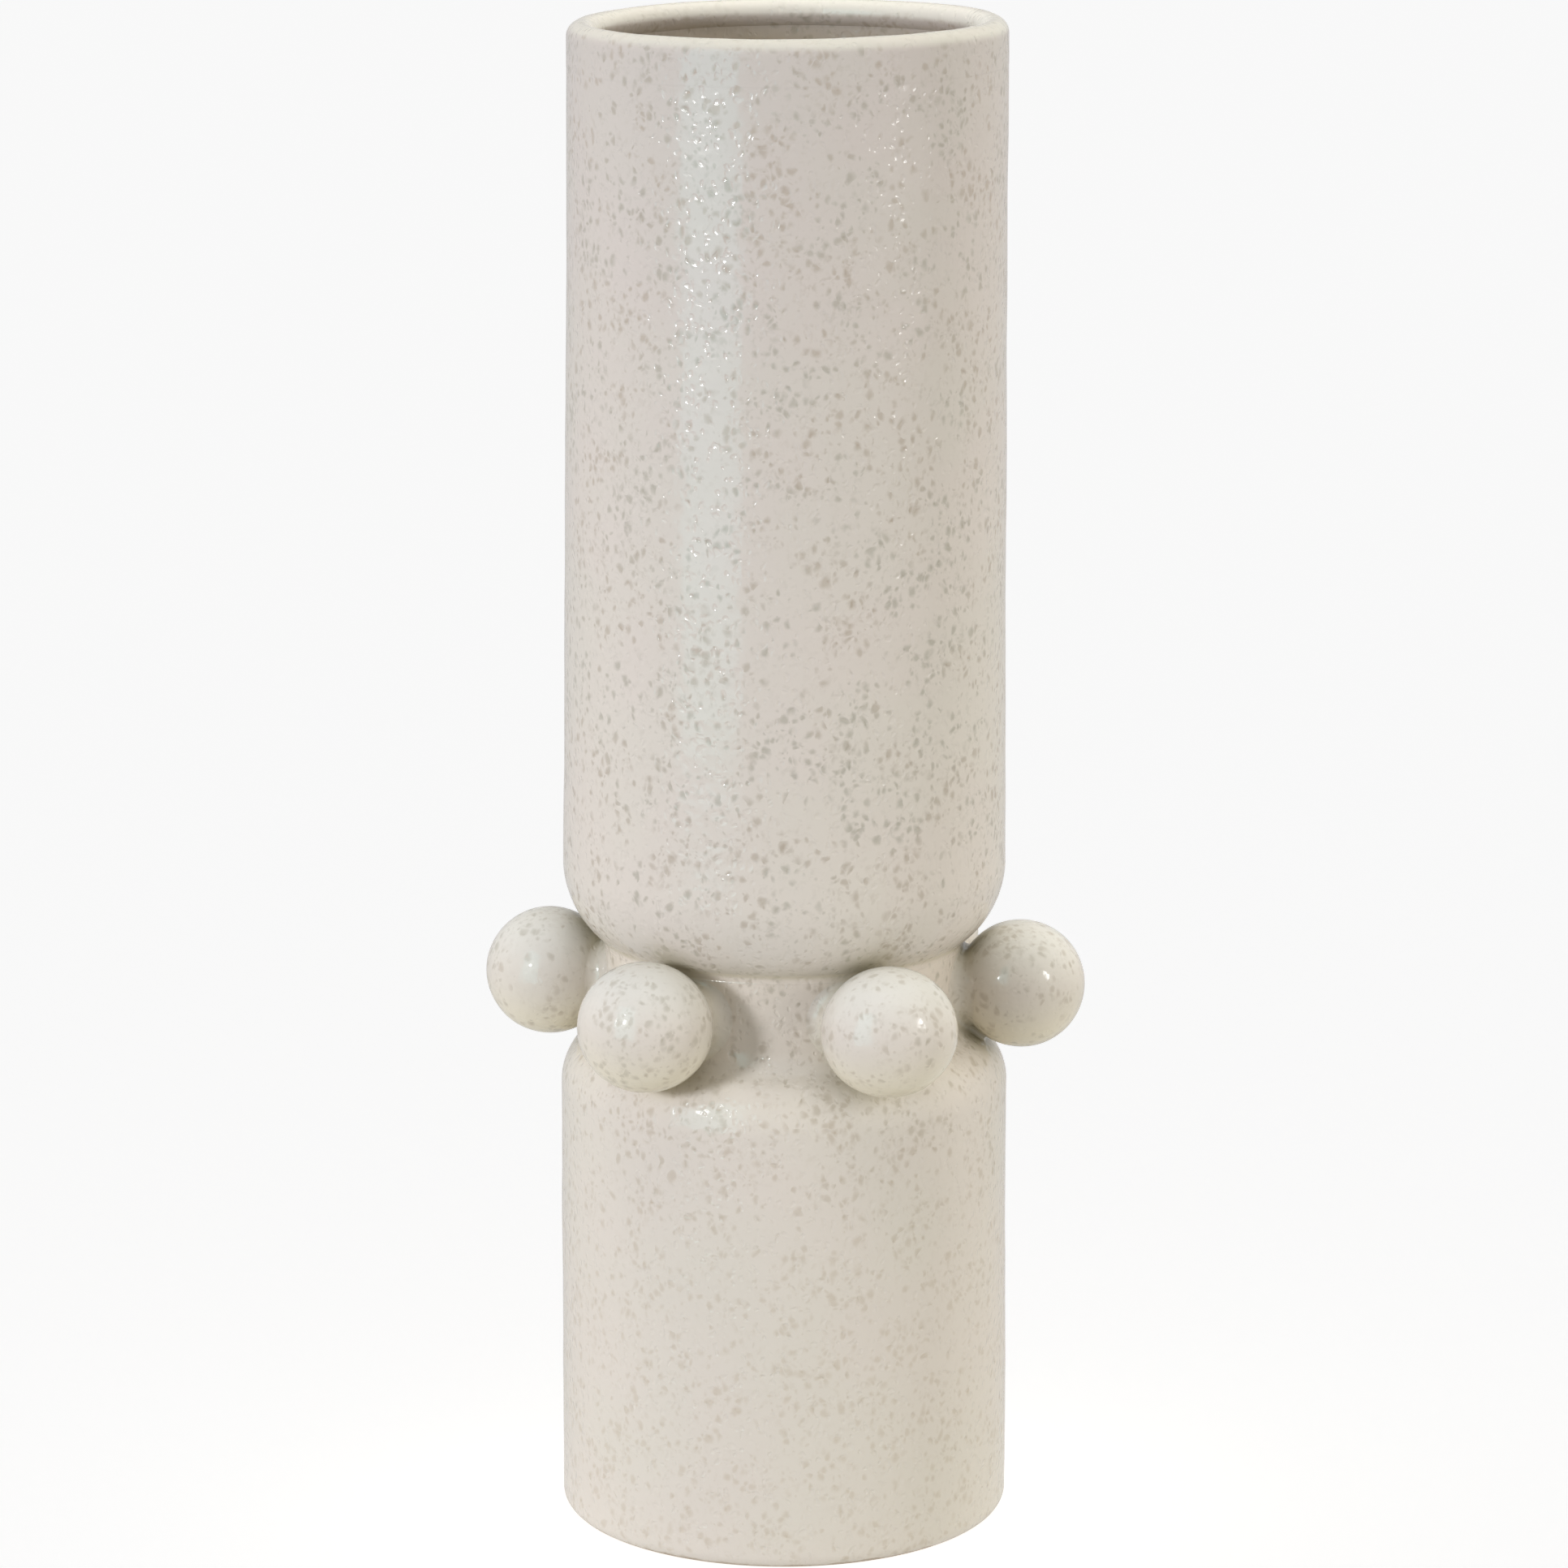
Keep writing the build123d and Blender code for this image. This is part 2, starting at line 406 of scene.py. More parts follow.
def make_waist():
    start = 180 + shoulder_angle
    crease = crease_height - slip_seam
    return turned("waist", joined(
        arc(blend_center, waist_blend, start, 180),
        line((waist_radius, blend_center[1]), (waist_radius, crease), waist_step),
        line((crease_inside[0], crease_inside[1] - slip_seam), (crease_inside[0], blend_center[1])),
        arc(blend_center, waist_blend + wall, 180, start, 4),
    ))


def make_waist_seam():
    """The slip between the waist and the bowl, smoothed into a small hollow on the outside."""
    inside = crease_inside[1]
    hollow_radius = waist_radius + crease_fillet
    across = hollow_radius - bowl_center[0]
    rise = math.sqrt((bowl_turn + crease_fillet) ** 2 - across**2)
    hollow = (hollow_radius, bowl_center[1] - rise)
    to_bowl = math.degrees(math.atan2(rise, -across))
    touch = bowl_angle_at(hollow)
    return turned("waist_seam", joined(
        arc(hollow, crease_fillet, 180, to_bowl, 8),
        arc(bowl_center, bowl_turn, touch, -bowl_angle, 1),
        [(crease_inside[0], inside), (crease_inside[0], inside - slip_seam)],
        line((waist_radius, crease_height - slip_seam), (waist_radius, hollow[1]), waist_step / 2),
    ))


def bowl_angle_at(point):
    """Direction in degrees of a point of (radius, height) from the bowl's centre of turn."""
    return math.degrees(math.atan2(point[1] - bowl_center[1], point[0] - bowl_center[0]))


def make_upper_drum():
    top = rim_seam_top - slip_seam
    outer = arc(bowl_center, bowl_turn, -bowl_angle, 0)
    inner = arc(bowl_center, bowl_turn_inside, 0, -bowl_angle_inside, 4)
    return turned("upper_drum", joined(
        outer,
        line(outer[-1], (drum_top_radius, top)),
        line((rim_wall_inside, top), inner[0], hidden_step),
        inner,
    ))


def rim_side_radius(level):
    """Outside radius just under the rolled rim."""
    share = (level - bowl_center[1]) / (rim_center[1] - bowl_center[1])
    return bowl_radius + (rim_radius - bowl_radius) * share


def make_rim_seam():
    low = rim_seam_top - slip_seam
    return turned("rim_seam", [
        (rim_wall_inside, low),
        (drum_top_radius, low),
        (rim_side_radius(rim_seam_top), rim_seam_top),
        (rim_wall_inside, rim_seam_top),
    ])


def make_rim():
    roll = arc(rim_center, rim_coil, 0, rim_tuck_angle, 6)
    return turned("rim", joined(
        line((rim_side_radius(rim_seam_top), rim_seam_top), roll[0]),
        roll,
        line(roll[-1], (rim_wall_inside, rim_seam_top)),
    ))


# ---------------------------------------------------------------- balls and their slip joints
steps_round_ball = 120
outer_steps = 56
inner_steps = 20
widest_contact = 12 * MM    # no ball meets the vase farther than this from the ball's axis


def waist_depth(out, turn):
    """X of the vase's outer surface beside a ball's axis, that far out from it at that turn."""
    across = out * math.cos(turn) * ball_width
    up = out * math.sin(turn) * ball_flatness
    radius = outside_radius(ball_height + up)
    return math.sqrt(max(0.0, radius**2 - across**2))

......

> _To be done_: From the data, pick out every line that includes "this".

> _Task output_:
Keep writing the build123d and Blender code for this image. This is part 2, starting at line 406 of scene.py. More parts follow.
widest_contact = 12 * MM    # no ball meets the vase farther than this from the ball's axis